Na versão do século 21, o câmbio flutua e, ao menos por ora, a moeda segue a mesma (desvalorizando-se rapidamente, é verdade). Do passado, mantêm-se a incapacidade de lidar com os déficits públicos e a predileção por algum tipo de controle de preços (já que a inflação possui um comportamento inercial e, portanto, sob a ótica dos defensores desse tipo de medida, ela estaria descolada da atividade econômica e seria não só impermeável a tentativas denominadas ortodoxas, como um choque heterodoxo se mostra o melhor remédio).

Após ter experimentado anos sem acessar o mercado financeiro internacional e reconquistado um voto de confiança, a notícia de que a dívida será renegociada (eufemismo interessante porque a palavra “calote” assusta) pode afastar novamente o capital externo, mesmo esse sendo tão abundante após tantos anos de incursões monetárias mundo afora.
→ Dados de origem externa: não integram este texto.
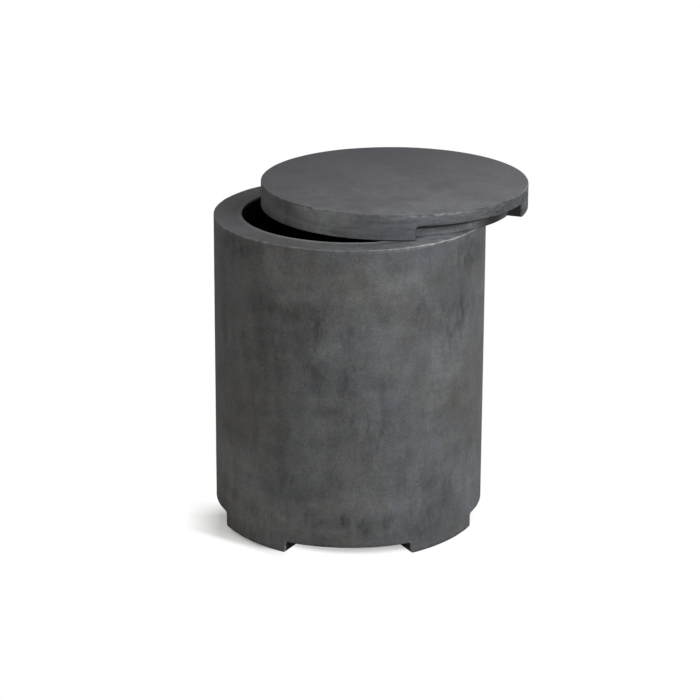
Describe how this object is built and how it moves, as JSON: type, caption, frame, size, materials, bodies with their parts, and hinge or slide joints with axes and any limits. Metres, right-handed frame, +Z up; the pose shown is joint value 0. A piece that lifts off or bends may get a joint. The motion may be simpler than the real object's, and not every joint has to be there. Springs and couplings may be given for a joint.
{
  "type": "propane tank cover table",
  "caption": "Round hollow concrete cover that stands over a gas bottle, with a loose round lid that slides or lifts off its rim and serves as a side table.",
  "frame": {"origin": "on the floor, at the middle of the space that the shell and the shifted lid take up; the shell's axis is at x -0.0364, y -0.0239", "axes": "+Z up, -Y the front, towards the viewer of the picture, +X to the viewer's right; the lid is shifted towards +X and +Y"},
  "size_m": [0.5298, 0.5047, 0.5773],
  "materials": {
    "cast_concrete": "matte",
    "moulded_rubber": "matte"
  },
  "bodies": {
    "shell": {"shell": "cast_concrete", "foot_glide_1": "moulded_rubber", "foot_glide_2": "moulded_rubber", "foot_glide_3": "moulded_rubber", "foot_glide_4": "moulded_rubber"},
    "lid": {"lid": "cast_concrete", "lid_bumper_1": "moulded_rubber", "lid_bumper_2": "moulded_rubber", "lid_bumper_3": "moulded_rubber", "lid_bumper_4": "moulded_rubber"}
  },
  "joints": [
    {"name": "lid_slide", "type": "slide", "parent": "shell", "child": "lid", "axis": [0.832, 0.5548, 0], "range_m": [-0.0905, 0.04]}
  ]
}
As consequências podem ser catastróficas.

No capítulo anterior do mesmo livro (cuja autoria o organizador já citado divide com André Lara Resende), uma forma diferente de lidar com o processo inflacionário é apresentada.

(Imagem: Pixabay)

O chamado plano Larida, cuja atualização em 1994 que contou com reajustes mais rápidos do indexador que viria a ser conhecido como URV do que na ideia original, bem como um papel importante da âncora cambial e da contenção do ajuste fiscal via o Fundo Social de Emergência (dentre outros inúmeros pilares que não cabem neste espaço), e que culminou no bem-sucedido Plano Real, poderia ser uma inspiração alternativa ao controle de preços.

A opção pelo câmbio fixo não parece factível, seja porque eles já tentaram e deu errado (lembramos também que a chamada “caixa de conversão” não teve um fim muito agradável no começo deste século) ou porque as restrições da macroeconomia aberta parecem não facilitar (a Argentina precisa de capital externo e abrir mão da política monetária talvez seja muito difícil neste momento).

Mas isso não impede de arquitetarem estratégias que consolidem o que a experiência dos últimos 50 anos nos mostra sobre processos de inflação alta (e hiperinflação).

Uma equipe com a chancela do FMI poderia desenhar uma reforma monetária que atacasse o problema do reajuste desalinhado de preços e do alto nível da inflação junto à um ajuste fiscal crível (e de verdade) em formato semelhante ao que desenvolvemos no Brasil.

O Congresso teria que ser chamado a participar (o que talvez faça com que a empreitada tenha que ocorrer apenas no próximo mandato presidencial) e o foco tem que ser acabar com esse enorme mal que é a inflação alta (que é a porta para a hiperinflação, desse jeito).

No mês anterior ao sufrágio universal, a pressão da disputa no incumbente parece tornar turvos os impactos das escolhas que estão sendo feitas. Calote, restrição ao acesso a dólares, congelamento de preços e outras empreitadas dessa natureza, em planos cuidadosamente arquitetados, já deram errado. Agora, parece inclusive uma sequência de improvisos. Dessa vez será diferente?